Dawn Sturgess, 44, died after she was exposed to Novichok on June 30 in western England, just a few miles from where Russian double agent Sergei Skripal and his daughter were attacked with the same poison four months ago.

The death of Sturgess was being investigated as a murder, police said in a statement.

Prime Minister Theresa May said she was appalled and shocked by the death.

Police said they were investigating how Sturgess and a 45-year-old man, named by media as Charlie Rowley, came across an item contaminated with Novichok, which was developed by the Soviet military during the Cold War.

The March attack on the Skripals prompted the biggest Western expulsion of Russian diplomats since the Cold War as allies sided with Britain’s view that Moscow was either responsible or had lost control of the nerve agent.
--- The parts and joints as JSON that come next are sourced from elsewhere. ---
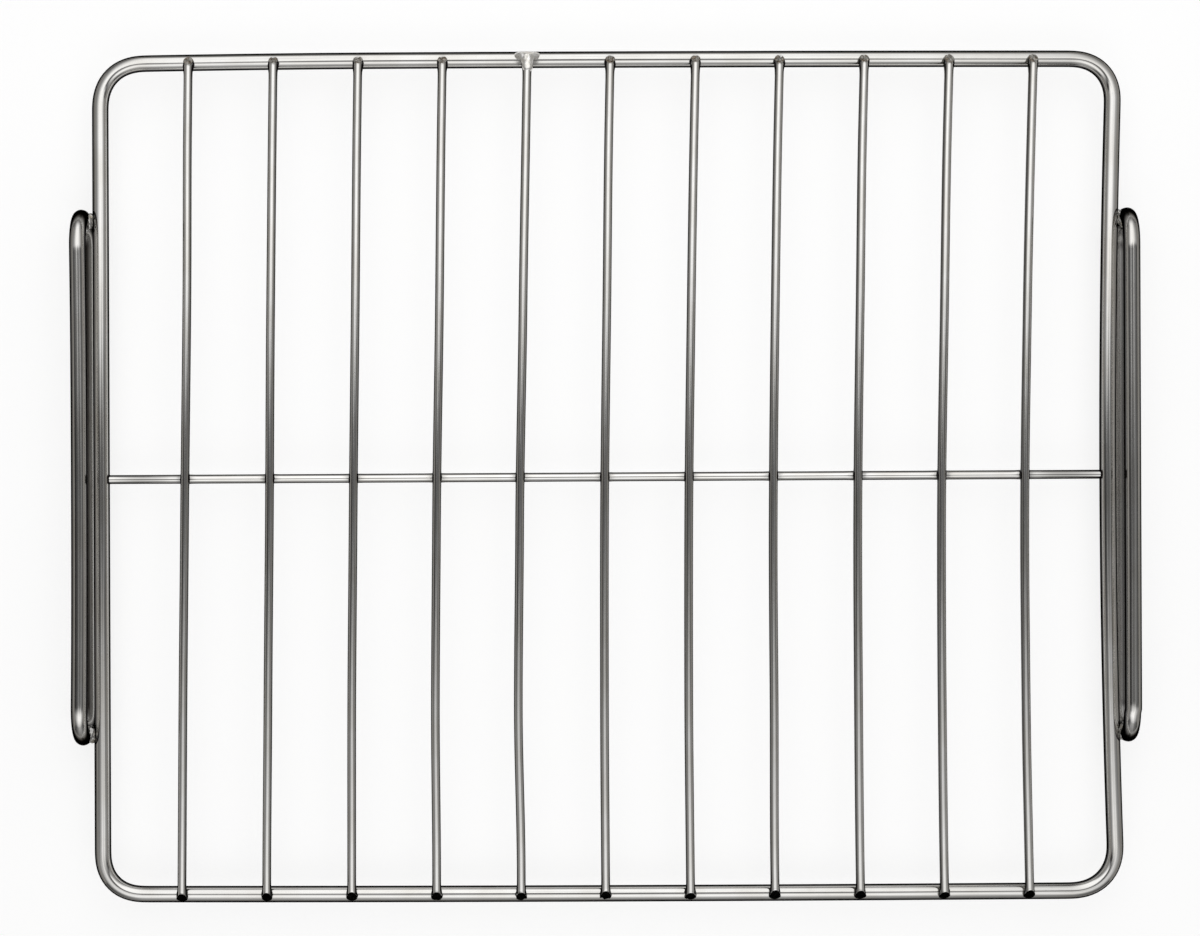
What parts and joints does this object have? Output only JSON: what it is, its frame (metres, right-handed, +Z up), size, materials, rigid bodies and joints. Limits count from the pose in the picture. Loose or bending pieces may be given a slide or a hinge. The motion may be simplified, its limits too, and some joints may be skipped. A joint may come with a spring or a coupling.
{
  "type": "roasting rack",
  "caption": "Flat rectangular roasting rack of welded round wire, with a grid of cross bars, a tie wire under them and a raised loop at each end that is both foot and handle.",
  "frame": {"origin": "on the surface that the rack stands on, under the middle of its outline", "axes": "+X along the rack towards the loop that is at the right in the picture, +Y across it towards the side that is at the top of the picture, +Z up"},
  "size_m": [0.4104, 0.329, 0.0283],
  "materials": {
    "heavy_wire": "bright drawn stainless steel wire",
    "light_wire": "bright drawn stainless steel wire",
    "weld": "as-welded stainless steel, cleaned and satin"
  },
  "bodies": {
    "root": {"frame": "heavy_wire", "grid_bar_01": "light_wire", "grid_bar_02": "light_wire", "grid_bar_03": "light_wire", "grid_bar_04": "light_wire", "grid_bar_05": "light_wire", "grid_bar_06": "light_wire", "grid_bar_07": "light_wire", "grid_bar_08": "light_wire", "grid_bar_09": "light_wire", "grid_bar_10": "light_wire", "grid_bar_11": "light_wire", "tie_wire": "light_wire", "left_loop": "heavy_wire", "right_loop": "heavy_wire", "left_rear_weld": "weld", "left_front_weld": "weld", "right_rear_weld": "weld", "right_front_weld": "weld", "frame_joint_weld": "weld"}
  },
  "joints": []
}
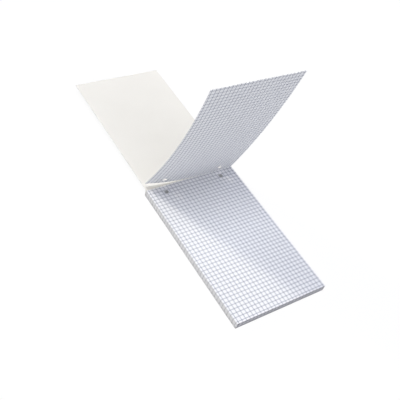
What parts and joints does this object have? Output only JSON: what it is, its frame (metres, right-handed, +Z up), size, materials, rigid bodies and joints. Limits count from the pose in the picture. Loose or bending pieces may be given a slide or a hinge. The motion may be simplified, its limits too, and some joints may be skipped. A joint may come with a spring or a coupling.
{
  "type": "pack of index cards",
  "caption": "Head-glued pad of squared, punched index cards with a wrap-round card cover; the front cover is folded back and the top card stands lifted.",
  "frame": {"origin": "centre of the pad's underside, as it lies on a table", "axes": "+X across the pad, +Y from foot to head, which is the glued and hinged edge, +Z up out of the cards' face"},
  "size_m": [0.1273, 0.3989, 0.2054],
  "materials": {
    "card_block": "smooth white card with fine blue-grey 5 mm squares",
    "lifted_card": "smooth white card with fine blue-grey 5 mm squares on both sides",
    "glue": "dried cream padding glue, slightly shiny",
    "cover_card": "matt off-white cover card"
  },
  "bodies": {
    "pad": {"card_block": "card_block", "lifted_card": "lifted_card", "glue_strip": "glue", "back_cover": "cover_card"},
    "cover": {"front_cover": "cover_card"}
  },
  "joints": [
    {"name": "cover_hinge", "type": "hinge", "parent": "pad", "child": "cover", "pos_m": [0, 0.1013, 0.0089], "axis": [1, 0, 0], "range_deg": [-90, 47]}
  ]
}
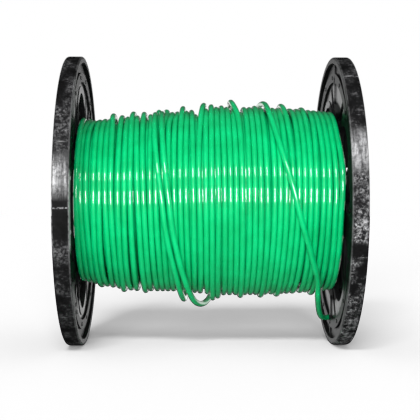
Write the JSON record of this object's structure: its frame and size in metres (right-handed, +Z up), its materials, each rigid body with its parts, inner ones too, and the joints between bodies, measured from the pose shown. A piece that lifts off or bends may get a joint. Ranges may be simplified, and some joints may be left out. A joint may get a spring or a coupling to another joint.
{
  "type": "wire spool",
  "caption": "Black plastic wire spool with round windowed flanges, a barrel, an arbor bore and a loose winding of green insulated wire.",
  "frame": {"origin": "middle of the arbor bore's axis, halfway between the two rims", "axes": "+X along the spool's axis, towards the flange that holds the wire's outer end; +Z up; -Y towards the viewer"},
  "size_m": [0.159, 0.165, 0.165],
  "materials": {
    "flange_plastic": "scuffed black moulded plastic",
    "barrel_fibre": "spirally wound grey-brown fibreboard",
    "zinc_steel": "bright zinc plating",
    "wire_jacket": "glossy green nylon over vinyl",
    "copper_wire": "bare drawn copper"
  },
  "bodies": {
    "root": {"left_flange": "flange_plastic", "right_flange": "flange_plastic", "barrel_tube": "barrel_fibre", "tie_bolts": "zinc_steel", "head_washers": "zinc_steel", "nut_washers": "zinc_steel", "hex_nuts": "zinc_steel", "inner_winding": "wire_jacket", "outer_winding": "wire_jacket", "leaning_turn": "wire_jacket", "loose_loop": "wire_jacket", "free_tail": "wire_jacket", "tail_conductor": "copper_wire", "start_lead": "wire_jacket", "start_conductor": "copper_wire"}
  },
  "joints": []
}
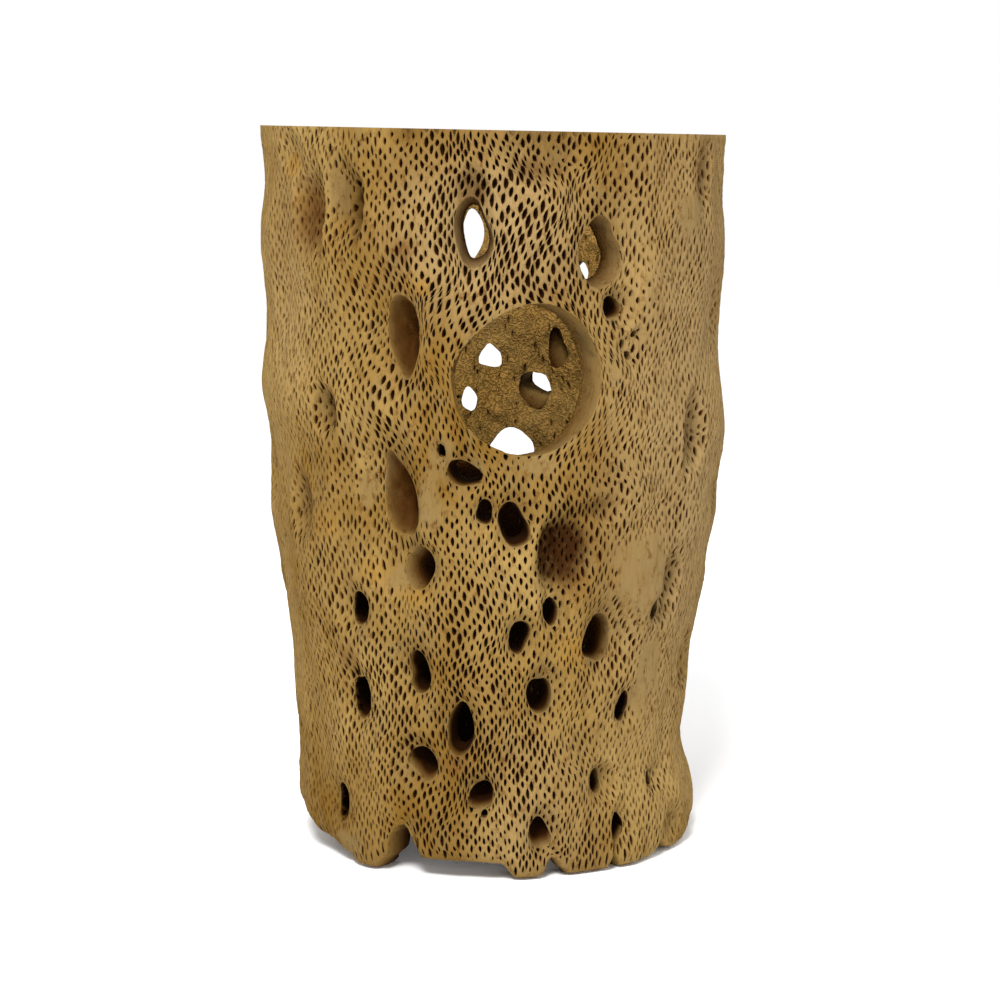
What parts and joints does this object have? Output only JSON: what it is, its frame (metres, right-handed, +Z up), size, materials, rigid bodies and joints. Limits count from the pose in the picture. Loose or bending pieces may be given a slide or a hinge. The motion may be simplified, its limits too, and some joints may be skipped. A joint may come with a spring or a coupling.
{
  "type": "cactus skeleton tube",
  "caption": "Dried cholla cactus skeleton: an upright hollow tube of wood with a wall of netted fibres, slit pores and tunnels, a sawn top and a worn ragged foot.",
  "frame": {"origin": "middle of the bounding box on the plane the foot stands on", "axes": "+Z up along the tube, -Y the front as pictured, +X the right of the front"},
  "size_m": [0.1529, 0.1526, 0.2376],
  "materials": {
    "cactus_wood": "dry unfinished wood, pale tan, matte, with darker brown in the pores and tunnels"
  },
  "bodies": {
    "root": {"skeleton": "cactus_wood"}
  },
  "joints": []
}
After Sturgess’ death on Sunday, Britain’s interior minister, Sajid Javid, said the “desperately sad news only strengthens our resolve to find out exactly what has happened.”

The head of UK Counter Terrorism policing, Assistant Commissioner Neil Basu, said Sturgess, a mother of three, died as the result of “an outrageous, reckless and barbaric act.”

The two Britons were taken ill on June 30 in Amesbury, a town in southwest England, 11 km (7 miles) from Salisbury, where Skripal and his daughter Yulia were attacked.

The Britons were initially thought to have taken an overdose of heroin or crack cocaine.

But tests by the Porton Down military research center showed they had been exposed to Novichok. Britain has notified the global chemical weapons watchdog, the Organisation for the Prohibition of Chemical Weapons (OPCW).

Further tests of samples from Sturgess and the man showed they were exposed to the nerve agent after touching a contaminated item with their hands, police said on Sunday.

Javid said earlier on Sunday that police had a working hypothesis that the two poisoning incidents were connected.

The incident like the spring poisoning of the Skripals remains under investigation by the British Counter-Terrorism Policing Unit. They are attempting to ascertain whether the two cases are linked.